Infinito Particular: tema da CASACOR 2022 reflete sobre casas com história
Como resposta à necessidade de encontrar equilíbrio e seguir adiante em tempos conturbados, surge o conceito para as mostras deste ano: Infinito Particular
Uma matéria publicada no The New York Times em 15 de janeiro deste ano tenta desvendar o fascínio provocado pela foto de uma biblioteca que, volta e meia, aparece nas redes sociais e desencadeia uma enxurrada de comentários entusiasmados e reposts. O texto esclarece que o ambiente já nem existe mais — foi desmontado após a morte de seu dono, o professor de literatura comparada norte-americano Richard Macksey, em 2019. Porém o encanto perdura: pé-direito duplo, estantes lotadas de alto a baixo, pilhas de volumes pelo chão. Por que a imagem viralizou? Porque mostra um lugar bem vivido e cheio de história, e espaços assim funcionam como antídoto contra as incertezas dos tempos atuais.
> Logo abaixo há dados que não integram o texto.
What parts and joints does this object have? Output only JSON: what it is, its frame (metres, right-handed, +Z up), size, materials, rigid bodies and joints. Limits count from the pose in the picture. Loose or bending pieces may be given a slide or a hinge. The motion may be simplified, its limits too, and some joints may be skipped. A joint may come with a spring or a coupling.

Após dois anos de pandemia de Covid-19, o sentimento de exaustão é generalizado. Fora isso, a humanidade tem pela frente outros problemas de proporções gigantescas, como as mudanças climáticas, a crise financeira, a desigualdade social e racial e conflitos como a Guerra da Ucrânia, causados pelo redesenho do equilíbrio de forças na política internacional. Quando o mundo exterior apresenta desafios tão imensos, é natural procurar refúgio na vida doméstica. Valores simbólicos associados à casa, como proteção, estabilidade, tranquilidade e bem-estar, ganham ainda mais relevância. Cresce a necessidade de dar forma ao nosso infinito particular — abrigo de lembranças, paixões e prazeres.
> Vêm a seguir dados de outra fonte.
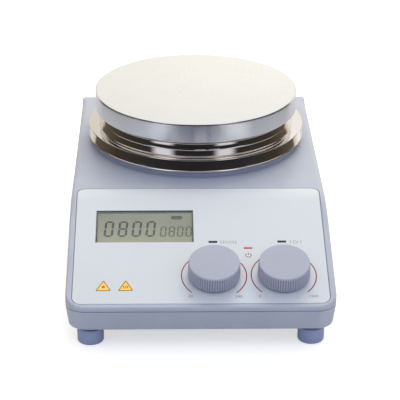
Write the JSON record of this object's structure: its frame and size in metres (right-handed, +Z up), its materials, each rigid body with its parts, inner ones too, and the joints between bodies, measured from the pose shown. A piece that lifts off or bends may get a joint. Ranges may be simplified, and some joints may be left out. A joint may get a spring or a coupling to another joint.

Casa Janss Dan Brunn Architecture – Brandon Shigeta. A casa, que se tornou referência em Los Angeles nos ano anos 1970 e 80, foi reformada por Dan Brunn, reconhecido por sua linguagem minimalista
Uma casa com essas características, porém, não nasce do dia para a noite. Ela é resultado de experiências e escolhas pessoais. “O morador precisa olhar ao redor e se reconhecer”, diz Graziela Nivoloni, arquiteta e professora dos cursos de design de interiores e produto no IED-SP. “Para isso, o profissional de arquitetura e décor deve investigar mais a fundo as individualidades e fazer um bom exercício de escuta. O projeto se torna fruto de cocriação”, completa. Quando o ambiente coloca em evidência o repertório dos moradores, ganha o poder de proporcionar suporte emocional. “O isolamento social nos fez perceber que temos carência de toque”, explica a estudiosa de tendências Iza Dezon, fundadora da consultoria Dezon. “Por isso, desejamos casas pensadas para suprir essa necessidade, com materiais e cores que despertem os sentidos e abracem”.
O infinito particular, portanto, representa um refúgio biográfico — acervo de memórias e porto seguro dos moradores. Na era hiperdigital, porém, a expressão recebe outra camada de significado: as casas hoje se desdobram em inúmeras funções e possibilidades. “A tela virou um ambiente do lar: um portal de acesso a reuniões de trabalho, aulas de ginástica, consultas médicas, serviços financeiros e opções culturais”, diz Barão di Sarno, designer e sócio-fundador da consultoria de inovação Questtonó. No início da pandemia, o fenômeno aconteceu por questão de segurança. “Ao longo do isolamento social, esse comportamento se consolidou e os moradores agora desejam mantê-lo em nome da conveniência”, afirma Luiza Loyola, expert em futuro da WGSN, empresa global de estudos de tendências. Segundo pesquisa realizada em 2021 pela agência Ernst & Young em diversos países, 63% dos entrevistados já classificam como normais os hábitos digitais adquiridos durante o lockdown.
Enquanto o universo virtual se expandiu, o espaço de circulação físico encolheu. “Com as restrições para viajar, ganhou força o movimento de redescobrir a cidade. Houve uma valorização das áreas coletivas ao ar livre e do comércio local”, explica Maurício Medeiros, arquiteto, consultor de inovação e professor de tendências sócio-culturais no IED-SP. A lógica de fortalecer os microcosmos comunitários está na origem do conceito de “cidade de 15 minutos”, criado pelo pensador franco-colombiano Carlos Moreno, professor da Universidade Paris 1 Panthéon Sorbonne. Segundo essa proposta, o tecido urbano deve ser planejado de forma que os habitantes encontrem casa, escola, trabalho, compras, serviços e lazer a uma distância de 15 minutos. A ideia visa combater as mudanças climáticas: quanto menos deslocamentos, menos emissões de carbono. Claro, ela envolve abrir mão de confortos. Mas, nos últimos dois anos, o ser humano descobriu que é capaz de se adaptar a um novo estilo de vida rapidamente quando a sobrevivência está em jogo.